Here is the design I developed and followed for the process. I initially broke participants up into tables of four each and then ran the future build and guiding principles as a group at one table. I like to use the floor when building guiding principles as it sets up a different space and another way of seeing.
Deutsche Welle – Building a Manifesto
1.30pm Tower build at each of the four tables (3 mins for build) – tall as hand with figure on top
Build a fun figure representing you and stressing one quality you contribute to the S2S initiative (4 mins) – 5 bricks each
What for you does the South to South dialogue stands for and against – Build individually at each table 10 mins (5 mins to put together) (5 mins feedback per table)

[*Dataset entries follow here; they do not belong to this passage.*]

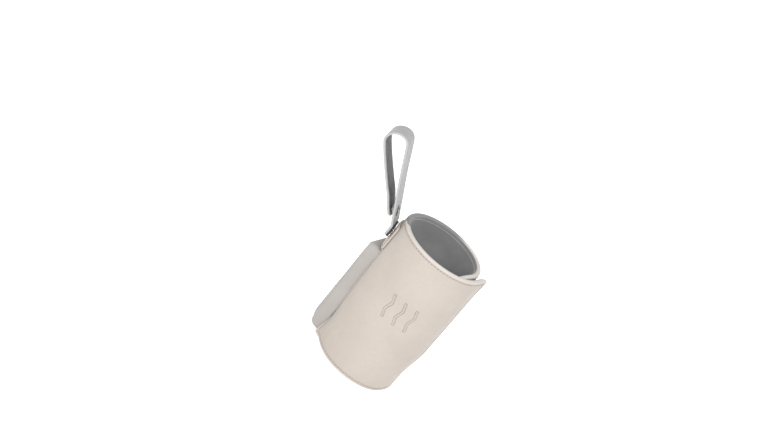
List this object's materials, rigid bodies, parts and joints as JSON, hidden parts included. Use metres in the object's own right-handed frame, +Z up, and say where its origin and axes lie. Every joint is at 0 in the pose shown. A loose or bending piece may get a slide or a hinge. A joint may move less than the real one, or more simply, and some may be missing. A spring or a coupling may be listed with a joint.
{
  "type": "bottle warmer",
  "caption": "Padded leather sleeve that wraps a baby bottle, heated inside, with a front flap, a controller pouch and a snap-closed hanging strap.",
  "frame": {"origin": "centre of the sleeve's base, on the surface it stands on", "axes": "+Z up along the sleeve's axis, -Y towards the front flap, -X towards the hanging strap"},
  "size_m": [0.1513, 0.0869, 0.2058],
  "materials": {
    "cover_leather": "soft beige synthetic leather with a fine grain",
    "edge_leather": "paler turned edge of the beige leather",
    "strap_leather": "light grey synthetic leather",
    "padding": "closed-cell foam",
    "lining": "smooth grey lining cloth",
    "heating_film": "thin amber heating film",
    "heating_trace": "etched metal trace",
    "tape": "hook and loop tape",
    "elastic": "woven elastic",
    "snap_metal": "nickel-plated snap",
    "case_plastic": "moulded beige plastic",
    "window_plastic": "dark glossy window",
    "button_plastic": "moulded pale button",
    "board": "green circuit board",
    "socket_metal": "steel socket shell",
    "dark_plastic": "black moulded plastic",
    "lead": "flat flexible lead"
  },
  "bodies": {
    "wrap": {"back_cover": "cover_leather", "back_padding": "padding", "heating_film": "heating_film", "heating_trace": "heating_trace", "back_lining": "lining", "back_hem_bottom": "edge_leather", "back_hem_top": "edge_leather", "back_hem_end": "edge_leather", "loop_tape": "tape", "base_band": "elastic", "pouch_cover": "cover_leather", "case_back": "case_plastic", "case_front": "case_plastic", "case_screws": "socket_metal", "circuit_board": "board", "display_module": "dark_plastic", "display_window": "window_plastic", "button_switch": "dark_plastic", "charging_socket": "socket_metal", "socket_tongue": "dark_plastic", "heater_lead": "lead", "temperature_sensor": "dark_plastic", "snap_washer": "strap_leather", "base_snap_stud": "snap_metal", "base_snap_back": "snap_metal"},
    "flap": {"flap_cover": "cover_leather", "flap_padding": "padding", "flap_lining": "lining", "flap_hem_bottom": "edge_leather", "flap_hem_top": "edge_leather", "flap_hem_end": "edge_leather", "hook_tape": "tape"},
    "button": {"power_button": "button_plastic"},
    "strap_base": {"strap_tab": "strap_leather", "base_snap_socket": "snap_metal", "base_snap_cap": "snap_metal"},
    "strap_leg": {"strap_front_leg": "strap_leather", "loop_snap_stud": "snap_metal", "loop_snap_back": "snap_metal"},
    "strap_end": {"strap_free_leg": "strap_leather", "loop_snap_socket": "snap_metal", "loop_snap_cap": "snap_metal"}
  },
  "joints": [
    {"name": "flap_open", "type": "hinge", "parent": "wrap", "child": "flap", "pos_m": [-0.03745, -0.01934, 0.0725], "axis": [0, 0, -1], "range_deg": [0, 110]},
    {"name": "button_press", "type": "slide", "parent": "wrap", "child": "button", "axis": [0.9563, -0.2924, 0], "range_m": [0, 0.0006], "stiffness_N_per_m": 400, "springref_m": -0.001},
    {"name": "strap_swivel", "type": "hinge", "parent": "wrap", "child": "strap_base", "pos_m": [-0.0474, 0, 0.124], "axis": [-1, 0, 0], "range_deg": [-90, 90]},
    {"name": "strap_swing", "type": "hinge", "parent": "strap_base", "child": "strap_leg", "pos_m": [-0.0474, 0, 0.131], "axis": [0, -1, 0], "range_deg": [-40, 60]},
    {"name": "strap_unsnap", "type": "hinge", "parent": "strap_leg", "child": "strap_end", "pos_m": [-0.09467, 0, 0.20373], "axis": [0, 1, 0], "range_deg": [0, 100]}
  ]
}
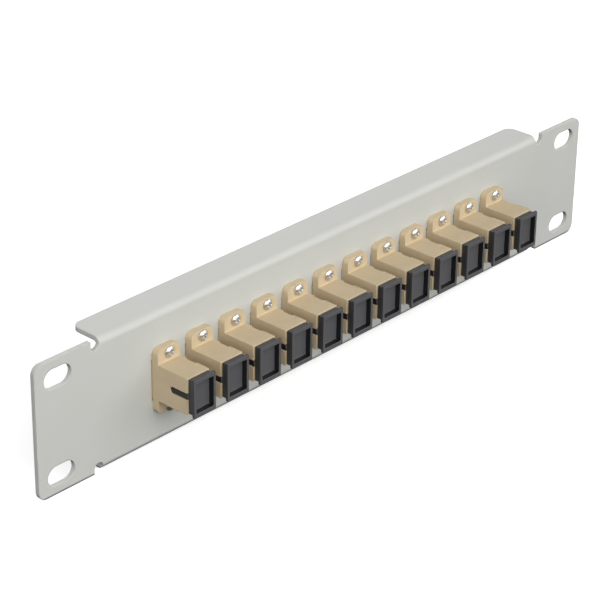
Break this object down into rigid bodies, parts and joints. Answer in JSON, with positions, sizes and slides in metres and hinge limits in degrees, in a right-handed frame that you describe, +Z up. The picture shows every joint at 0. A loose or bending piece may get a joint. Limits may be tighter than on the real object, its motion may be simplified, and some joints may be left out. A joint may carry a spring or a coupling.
{
  "type": "fibre patch panel",
  "caption": "Ten-inch one-unit fibre patch panel: folded steel front with slotted ears and a row of flanged simplex adapters with pull-off dust caps.",
  "frame": {"origin": "centre of the four rack slots, on the rear face of the ears", "axes": "+X along the panel, +Z up, the front faces -Y and the rack is towards +Y"},
  "size_m": [0.254, 0.0349, 0.044],
  "materials": {
    "powder_coated_steel": "light grey fine-textured powder coat on folded steel sheet",
    "beige_housing": "beige glass-filled moulding, fine matt mould texture",
    "black_cap": "soft black moulding, satin",
    "latch_polymer": "beige inner moulding, satin",
    "sleeve_bronze": "bare drawn phosphor bronze",
    "plated_screw": "bright nickel plate",
    "plated_nut": "zinc plate"
  },
  "bodies": {
    "panel": {"front_panel": "powder_coated_steel", "housing_front_01": "beige_housing", "housing_rear_01": "beige_housing", "housing_front_02": "beige_housing", "housing_rear_02": "beige_housing", "housing_front_03": "beige_housing", "housing_rear_03": "beige_housing", "housing_front_04": "beige_housing", "housing_rear_04": "beige_housing", "housing_front_05": "beige_housing", "housing_rear_05": "beige_housing", "housing_front_06": "beige_housing", "housing_rear_06": "beige_housing", "housing_front_07": "beige_housing", "housing_rear_07": "beige_housing", "housing_front_08": "beige_housing", "housing_rear_08": "beige_housing", "housing_front_09": "beige_housing", "housing_rear_09": "beige_housing", "housing_front_10": "beige_housing", "housing_rear_10": "beige_housing", "housing_front_11": "beige_housing", "housing_rear_11": "beige_housing", "housing_front_12": "beige_housing", "housing_rear_12": "beige_housing", "latch_bodies_front": "latch_polymer", "latch_bodies_rear": "latch_polymer", "alignment_sleeves": "sleeve_bronze", "flange_screws": "plated_screw", "hex_nuts": "plated_nut"},
    "front_cap_01": {"front_cap_01": "black_cap"},
    "front_cap_02": {"front_cap_02": "black_cap"},
    "front_cap_03": {"front_cap_03": "black_cap"},
    "front_cap_04": {"front_cap_04": "black_cap"},
    "front_cap_05": {"front_cap_05": "black_cap"},
    "front_cap_06": {"front_cap_06": "black_cap"},
    "front_cap_07": {"front_cap_07": "black_cap"},
    "front_cap_08": {"front_cap_08": "black_cap"},
    "front_cap_09": {"front_cap_09": "black_cap"},
    "front_cap_10": {"front_cap_10": "black_cap"},
    "front_cap_11": {"front_cap_11": "black_cap"},
    "front_cap_12": {"front_cap_12": "black_cap"},
    "rear_cap_01": {"rear_cap_01": "black_cap"},
    "rear_cap_02": {"rear_cap_02": "black_cap"},
    "rear_cap_03": {"rear_cap_03": "black_cap"},
    "rear_cap_04": {"rear_cap_04": "black_cap"},
    "rear_cap_05": {"rear_cap_05": "black_cap"},
    "rear_cap_06": {"rear_cap_06": "black_cap"},
    "rear_cap_07": {"rear_cap_07": "black_cap"},
    "rear_cap_08": {"rear_cap_08": "black_cap"},
    "rear_cap_09": {"rear_cap_09": "black_cap"},
    "rear_cap_10": {"rear_cap_10": "black_cap"},
    "rear_cap_11": {"rear_cap_11": "black_cap"},
    "rear_cap_12": {"rear_cap_12": "black_cap"}
  },
  "joints": [
    {"name": "front_cap_pull_01", "type": "slide", "parent": "panel", "child": "front_cap_01", "axis": [0, -1, 0], "range_m": [0, 0.015]},
    {"name": "front_cap_pull_02", "type": "slide", "parent": "panel", "child": "front_cap_02", "axis": [0, -1, 0], "range_m": [0, 0.015]},
    {"name": "front_cap_pull_03", "type": "slide", "parent": "panel", "child": "front_cap_03", "axis": [0, -1, 0], "range_m": [0, 0.015]},
    {"name": "front_cap_pull_04", "type": "slide", "parent": "panel", "child": "front_cap_04", "axis": [0, -1, 0], "range_m": [0, 0.015]},
    {"name": "front_cap_pull_05", "type": "slide", "parent": "panel", "child": "front_cap_05", "axis": [0, -1, 0], "range_m": [0, 0.015]},
    {"name": "front_cap_pull_06", "type": "slide", "parent": "panel", "child": "front_cap_06", "axis": [0, -1, 0], "range_m": [0, 0.015]},
    {"name": "front_cap_pull_07", "type": "slide", "parent": "panel", "child": "front_cap_07", "axis": [0, -1, 0], "range_m": [0, 0.015]},
    {"name": "front_cap_pull_08", "type": "slide", "parent": "panel", "child": "front_cap_08", "axis": [0, -1, 0], "range_m": [0, 0.015]},
    {"name": "front_cap_pull_09", "type": "slide", "parent": "panel", "child": "front_cap_09", "axis": [0, -1, 0], "range_m": [0, 0.015]},
    {"name": "front_cap_pull_10", "type": "slide", "parent": "panel", "child": "front_cap_10", "axis": [0, -1, 0], "range_m": [0, 0.015]},
    {"name": "front_cap_pull_11", "type": "slide", "parent": "panel", "child": "front_cap_11", "axis": [0, -1, 0], "range_m": [0, 0.015]},
    {"name": "front_cap_pull_12", "type": "slide", "parent": "panel", "child": "front_cap_12", "axis": [0, -1, 0], "range_m": [0, 0.015]},
    {"name": "rear_cap_pull_01", "type": "slide", "parent": "panel", "child": "rear_cap_01", "axis": [0, 1, 0], "range_m": [0, 0.015]},
    {"name": "rear_cap_pull_02", "type": "slide", "parent": "panel", "child": "rear_cap_02", "axis": [0, 1, 0], "range_m": [0, 0.015]},
    {"name": "rear_cap_pull_03", "type": "slide", "parent": "panel", "child": "rear_cap_03", "axis": [0, 1, 0], "range_m": [0, 0.015]},
    {"name": "rear_cap_pull_04", "type": "slide", "parent": "panel", "child": "rear_cap_04", "axis": [0, 1, 0], "range_m": [0, 0.015]},
    {"name": "rear_cap_pull_05", "type": "slide", "parent": "panel", "child": "rear_cap_05", "axis": [0, 1, 0], "range_m": [0, 0.015]},
    {"name": "rear_cap_pull_06", "type": "slide", "parent": "panel", "child": "rear_cap_06", "axis": [0, 1, 0], "range_m": [0, 0.015]},
    {"name": "rear_cap_pull_07", "type": "slide", "parent": "panel", "child": "rear_cap_07", "axis": [0, 1, 0], "range_m": [0, 0.015]},
    {"name": "rear_cap_pull_08", "type": "slide", "parent": "panel", "child": "rear_cap_08", "axis": [0, 1, 0], "range_m": [0, 0.015]},
    {"name": "rear_cap_pull_09", "type": "slide", "parent": "panel", "child": "rear_cap_09", "axis": [0, 1, 0], "range_m": [0, 0.015]},
    {"name": "rear_cap_pull_10", "type": "slide", "parent": "panel", "child": "rear_cap_10", "axis": [0, 1, 0], "range_m": [0, 0.015]},
    {"name": "rear_cap_pull_11", "type": "slide", "parent": "panel", "child": "rear_cap_11", "axis": [0, 1, 0], "range_m": [0, 0.015]},
    {"name": "rear_cap_pull_12", "type": "slide", "parent": "panel", "child": "rear_cap_12", "axis": [0, 1, 0], "range_m": [0, 0.015]}
  ]
}
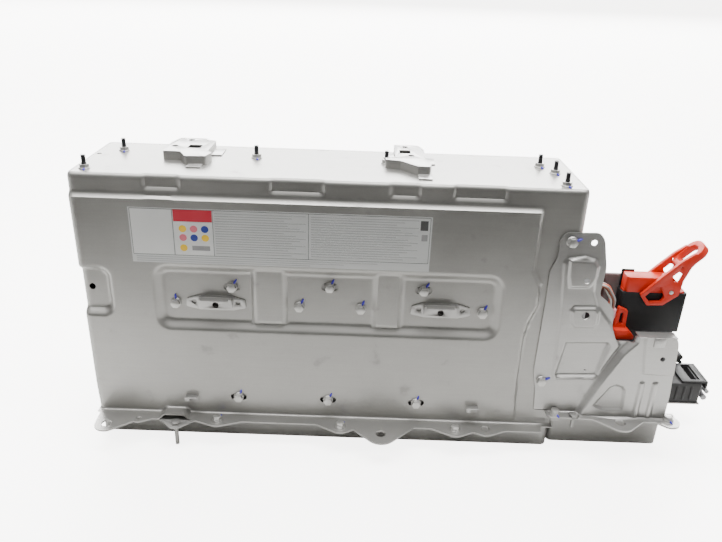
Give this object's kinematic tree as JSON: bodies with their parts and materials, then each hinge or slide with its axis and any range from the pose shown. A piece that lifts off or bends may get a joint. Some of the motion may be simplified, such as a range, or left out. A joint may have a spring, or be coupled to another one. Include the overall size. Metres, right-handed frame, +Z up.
{
  "type": "ev battery module",
  "caption": "Sealed traction battery pack in a pressed steel case with bolted flange, mounting brackets, junction end and a pull-out service plug with a lever.",
  "frame": {"origin": "the middle of the main case's underside, on the surface it stands on", "axes": "+X to the service plug end, +Z up, -Y the front with the pressed recess"},
  "size_m": [0.8313, 0.25, 0.373],
  "materials": {
    "case_steel": "satin galvanised",
    "bracket_steel": "satin galvanised",
    "zinc_fasteners": "zinc plated",
    "dark_studs": "black zinc",
    "cell_can": "satin",
    "spacer_plastic": "moulded",
    "copper": "bare",
    "end_plate": "cast",
    "black_plastic": "moulded",
    "dark_grey_plastic": "moulded",
    "orange_plastic": "moulded",
    "ceramic": "plain",
    "guard_plastic": "translucent",
    "white_plastic": "moulded",
    "pink_plastic": "moulded",
    "wire_sleeve": "bundled wires",
    "grey_plastic": "moulded"
  },
  "bodies": {
    "case": {"upper_cover": "case_steel", "lower_tray": "case_steel", "junction_tray": "case_steel", "side_bracket": "bracket_steel", "top_bracket_left": "bracket_steel", "top_bracket_right": "bracket_steel", "face_bracket_left": "bracket_steel", "face_bracket_right": "bracket_steel", "clip_tabs": "bracket_steel", "slot_bolts_high": "zinc_fasteners", "slot_bolts_low": "zinc_fasteners", "plain_bolts": "zinc_fasteners", "bracket_bolts": "zinc_fasteners", "seam_bolts": "zinc_fasteners", "seam_nuts": "zinc_fasteners", "tray_studs": "zinc_fasteners", "top_studs": "dark_studs", "top_nuts": "zinc_fasteners", "cells_lower": "cell_can", "cells_upper": "cell_can", "spacers_lower": "spacer_plastic", "spacers_upper": "spacer_plastic", "busbars_lower": "copper", "busbars_upper": "copper", "end_plates": "end_plate", "tie_rails": "bracket_steel", "cell_bearers": "bracket_steel", "gas_duct": "spacer_plastic", "junction_base": "black_plastic", "relays": "black_plastic", "precharge_resistor": "ceramic", "current_sensor": "black_plastic", "high_voltage_bars": "copper", "socket_stand": "black_plastic", "plug_socket": "black_plastic", "busbar_guard": "guard_plastic", "guard_stand": "dark_grey_plastic", "interlock_connector": "orange_plastic", "interlock_strip": "white_plastic", "sense_connector": "pink_plastic", "harness": "wire_sleeve", "unit_sheet": "bracket_steel", "control_unit": "dark_grey_plastic", "clip_frame": "black_plastic", "unit_lid": "black_plastic", "wire_clip": "grey_plastic"},
    "plug": {"plug_body": "orange_plastic", "lever_pin": "zinc_fasteners"},
    "lever": {"plug_lever": "orange_plastic"}
  },
  "joints": [
    {"name": "plug_pull", "type": "slide", "parent": "case", "child": "plug", "axis": [0, 0, 1], "range_m": [0, 0.045]},
    {"name": "lever_swing", "type": "hinge", "parent": "plug", "child": "lever", "pos_m": [0.424, -0.0405, 0.226], "axis": [0, 1, 0], "range_deg": [-45, 40]}
  ]
}
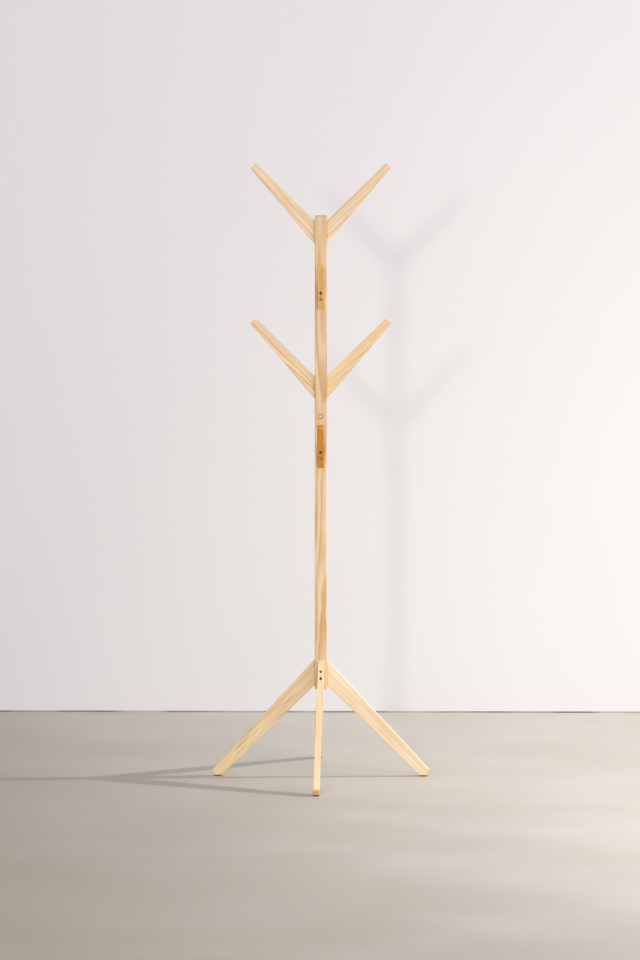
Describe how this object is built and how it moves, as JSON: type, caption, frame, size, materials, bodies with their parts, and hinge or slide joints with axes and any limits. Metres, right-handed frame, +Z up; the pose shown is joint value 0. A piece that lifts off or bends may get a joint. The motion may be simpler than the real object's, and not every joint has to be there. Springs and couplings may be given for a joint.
{
  "type": "coat rack",
  "caption": "Standing wooden coat rack: square bolted post, upswept tapered arms on every side at staggered heights, and splayed legs on felt pads.",
  "frame": {"origin": "on the floor, under the axis of the post, at the middle of the four feet", "axes": "+Z up along the post, -Y towards the front, +X to the right as seen from the front"},
  "size_m": [0.618, 0.618, 1.7489],
  "materials": {
    "post_pine": "clear satin lacquer on pine",
    "arm_pine": "clear satin lacquer on pine",
    "leg_pine": "clear satin lacquer on pine",
    "beech_dowel": "raw turned beech",
    "zinc_screw": "bright zinc plate",
    "nickel_bolt": "nickel plate",
    "felt_pad": "pressed brown felt"
  },
  "bodies": {
    "root": {"back_foot_pad": "felt_pad", "back_leg": "leg_pine", "back_leg_screw_lower": "zinc_screw", "back_leg_screw_upper": "zinc_screw", "front_foot_pad": "felt_pad", "front_leg": "leg_pine", "front_leg_screw_lower": "zinc_screw", "front_leg_screw_upper": "zinc_screw", "joining_dowel": "beech_dowel", "joint_bolt": "nickel_bolt", "joint_sleeve_nut": "nickel_bolt", "left_foot_pad": "felt_pad", "left_leg": "leg_pine", "left_leg_screw_lower": "zinc_screw", "left_leg_screw_upper": "zinc_screw", "lower_back_arm": "arm_pine", "lower_back_arm_screw_lower": "zinc_screw", "lower_back_arm_screw_upper": "zinc_screw", "lower_front_arm": "arm_pine", "lower_front_arm_screw_lower": "zinc_screw", "lower_front_arm_screw_upper": "zinc_screw", "lower_left_arm": "arm_pine", "lower_left_arm_screw_lower": "zinc_screw", "lower_left_arm_screw_upper": "zinc_screw", "lower_post": "post_pine", "lower_right_arm": "arm_pine", "lower_right_arm_screw_lower": "zinc_screw", "lower_right_arm_screw_upper": "zinc_screw", "right_foot_pad": "felt_pad", "right_leg": "leg_pine", "right_leg_screw_lower": "zinc_screw", "right_leg_screw_upper": "zinc_screw", "upper_back_arm": "arm_pine", "upper_back_arm_screw_lower": "zinc_screw", "upper_back_arm_screw_upper": "zinc_screw", "upper_front_arm": "arm_pine", "upper_front_arm_screw_lower": "zinc_screw", "upper_front_arm_screw_upper": "zinc_screw", "upper_left_arm": "arm_pine", "upper_left_arm_screw_lower": "zinc_screw", "upper_left_arm_screw_upper": "zinc_screw", "upper_post": "post_pine", "upper_right_arm": "arm_pine", "upper_right_arm_screw_lower": "zinc_screw", "upper_right_arm_screw_upper": "zinc_screw"}
  },
  "joints": []
}
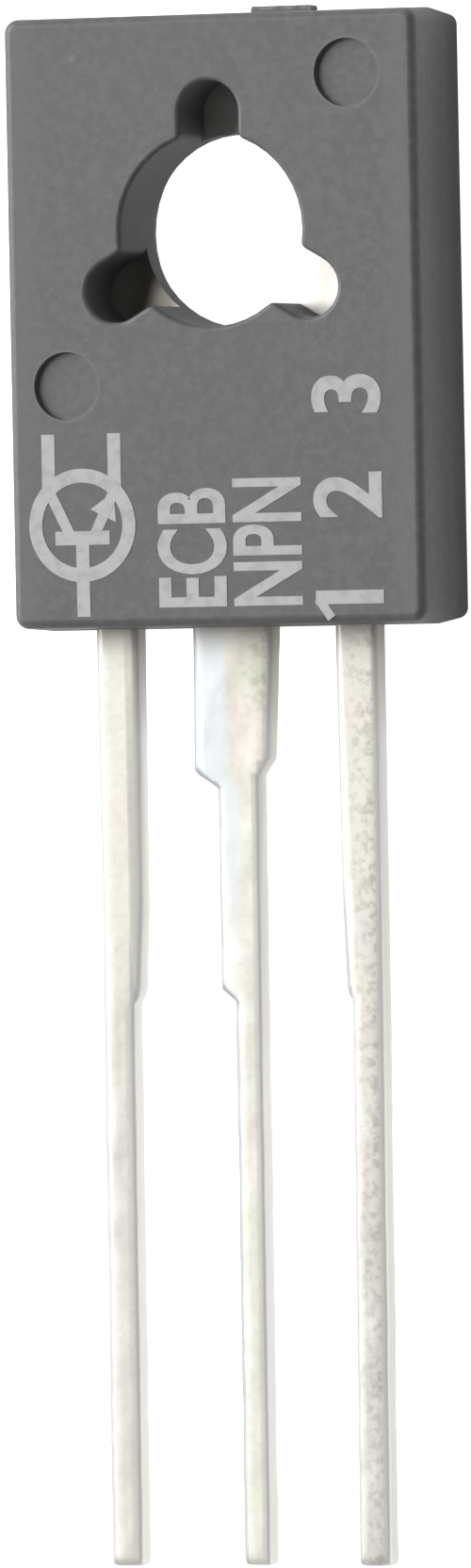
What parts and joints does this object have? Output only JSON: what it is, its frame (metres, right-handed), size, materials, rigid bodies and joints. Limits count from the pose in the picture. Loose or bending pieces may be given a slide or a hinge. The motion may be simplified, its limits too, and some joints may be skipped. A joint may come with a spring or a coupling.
{
  "type": "plastic power transistor",
  "caption": "Flat moulded plastic power transistor with a mounting hole, a metal heatsink pad on its back and straight tinned leads for a circuit board.",
  "frame": {"origin": "axis of the mounting hole, on the heatsink face that the part lies on", "axes": "+Z out of the marked face, +Y along the leads towards the hole end of the body, +X across the body"},
  "size_m": [0.0076, 0.027, 0.0026],
  "materials": {
    "epoxy": "satin moulded, dark grey",
    "tinned_copper": "solder dipped, bright and slightly mottled",
    "solder": "dull",
    "silicon": "polished chip",
    "aluminium_wire": "drawn wire"
  },
  "bodies": {
    "root": {"package_body": "epoxy", "collector_frame": "tinned_copper", "emitter_lead": "tinned_copper", "base_lead": "tinned_copper", "die_solder": "solder", "silicon_die": "silicon", "emitter_bond_wire": "aluminium_wire", "base_bond_wire": "aluminium_wire"}
  },
  "joints": []
}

Move the models and group them if similar at one table
Put your figure somewhere – What contribution are you able to and willing to make 5 mins for build (30 mins) Write up contribution.
2.30pm Break 10 mins
2.40pm Future vision of what it could be – Individual builds then group build
3.40pm Break 10 mins
3.50pm One big build – connectors
4.40pm Break 10mins
4.50pm All build individually at one big table – How do we get there?
What will be the principle to guide you? 10 mins
4 bricks per person
Vote on Principles
Write up the most voted on principles
Closure and feedback
My Reflections on the Process
What is heartening and extraordinary is that the group took the guiding principles that they had all co created and spent the next day fleshing them out into actual process and programmes that they could commit to. Below is the raw flipchart manifesto we constructed during the LSP process and here is the document that Deutsche Welle released in January 2015. As you will see the principles are almost word perfect from their LSP process.
What I learnt from designing and running this process is to trust the bricks and to trust yourself. It’s pretty much a winning combination when it is coupled with time to think, time to prepare and with people who are passionate about making a difference.